Adirondackwannabe's avatar

Just relax, be yourself, and realize just about everyone else is in the same boat. Travel and packing I’m not sure about. When I went to college I threw everything in the back seat of a camaro. My niece took two vehicles of stuff to college.

meagan's avatar

@Adirondackwannabe Thanks. It helps a lot that I’m going to school in a pretty small town. Everything is in walking distance. But it also means that most of the people there will be local, and probably already know each other. Eek.

Adirondackwannabe's avatar

@meagan I went from a small town of 2500 to Cornell U, 25000 plus. That was culture shock. But after I got adjusted I loved it.

tedd's avatar

If you can do so, don’t go to school with a b/f back home or at a far away school.

Tried it, worked for a while, crashed and burned in the end.

I graduated high school in a class of 69 (not class of 1969, 69 students), and about 10–12 of them went to the local trade school instead of my actual high school. I went to Ohio State, which hovers around 55,000 students and frequently exchanges with Central Florida and Texas for largest university in the US. The culture shock didn’t really get me that much surprisingly. I was sick of my little town anyways. Just be friendly and accept that you’re going to meet a ton of people at parties or in classes or what have you, that you will probably hang out with that one time and never see again. But you never know when you might meet a very important friend so don’t shrug everyone off.

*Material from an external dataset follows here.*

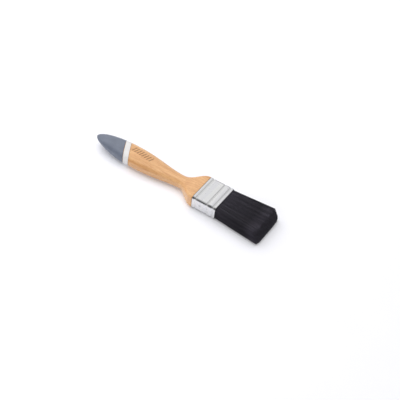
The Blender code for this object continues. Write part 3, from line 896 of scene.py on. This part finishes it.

I packed ONE car load (my own car) of stuff. Clothes, bike, tv, computer, school supplies, etc. DO NOT take an SUV full of crap or a U-Haul. You won’t need or use the majority of it anyways.

Adirondackwannabe's avatar

@meagan One other thought. I found a home base at college in the form of a fraternity. Others that didn’t want to join a fraternity had apartments together. It gave me a base to work from.

nir17's avatar

Don’t have a ton of expectations going in… This might sound bad, or pessimistic, but it’s not. From my experience, college is not like Van Wilder. Keep an open mind and don’t be upset if it’s not exactly how you’d pictured it. Everyone has a totally different experience.

Regardless of what you’re told about packing, you will likely pack way more than you need. Just send it back at Christmas so you don’t have a ton to move out at the end of the year.

If you’re a little worried, it’s okay. It’s normal. I went through this two years ago, and it turned out fine. It was really hard for me to adjust, especially since my major doesn’t exactly have a bunch of close-knit people. Just keep an open mind. I lived in honors housing my first year, and the people were quirky, to say the least… At first I was not very open to them, but now I’m really happy to see them when we pass on the street or run into each other. Just take each day as it comes, and if at first you don’t feel happy there, or don’t like it… don’t give up. Give it time and it will get better.

As far as relationships… just see what happens. Try not to get too tied down or too serious. Afterall, you’re probably only 18. Have fun, but take it seriously. You’re there to get your education, and trust me, I’ve seen quite a few people who don’t seem to grasp that… and end up failing miserably, not because they’re stupid, but because they don’t care. This all sounds pretty down.. but I don’t mean to! Have fun, good luck, and you’ll be fine! Take pride in knowing that you went away someone and did it on your own. On days when I feel like I should’ve stayed closer, I remind myself that at least I did it on my own.
Good luck.

Mariah's avatar

I’ve lived in upstate New York my whole life, and last year I chose a college in eastern Mass, four hours from home. So it was the same deal for me, and I’m very shy so I was worried about making friends. But even I could do it, so I know you can!

On meeting new people: Put yourself out there and don’t expect them to always come to you. This can be hard, especially if you’re shy! But if you are shy, you just really need to push yourself out of your comfort zone. You may be comfortable eating dinner by yourself, but there’s a lot to be gained and not much to be lost by approaching someone you met in class and asking if you can sit with them for dinner. Especially towards the beginning, go to every campus event that interests you. You’re likely to meet people there who share your interests. Don’t be afraid to go places alone. By that I mean, people will often skip out on activities that sound fun because they can’t find anyone to go with – that’s a missed opportunity.

On packing: If you have hobbies at home that are relaxing, pack ‘em up and bring them with you. You’ll probably want to have familiar, relaxing things to do in your spare time. Pack some Tylenol in case you get a fever. If you have a favorite book, bring it with you. That’s good escapism and familiarity for if you get homesick.

marinelife's avatar

Join some campus groups that interest you. That is a good way to meet people by working together for a cause.

Remember that you will get homesick a little bit in the beginning, but if you hang on it will get better.

Pied_Pfeffer's avatar

I found out who my assigned roommate was and got in touch with her before school started.

12Oaks's avatar

One in four freshman drop out and 46% never get a four year degree in 6 years. My tip? Good luck. Hope you have a Plan B, just in case.

Warning: These are government statstics, so actual numbers may vary.

BarnacleBill's avatar

Even if you think you know what you want to major in, don’t be freaked out if you change your mind the first year. The majority of students do. Even though 12 hours is considered “full time” you need 15 credit hours a semester at most schools to stay on track to graduate in 4 years. If you register for 18 hours and plan on dropping one class, it’s much easier than registering for 12 or 15, and having to try to add a class after school has started.

bolwerk's avatar

Now that it’s late 2013 (more than 2 years since OP’s question): was it so bad?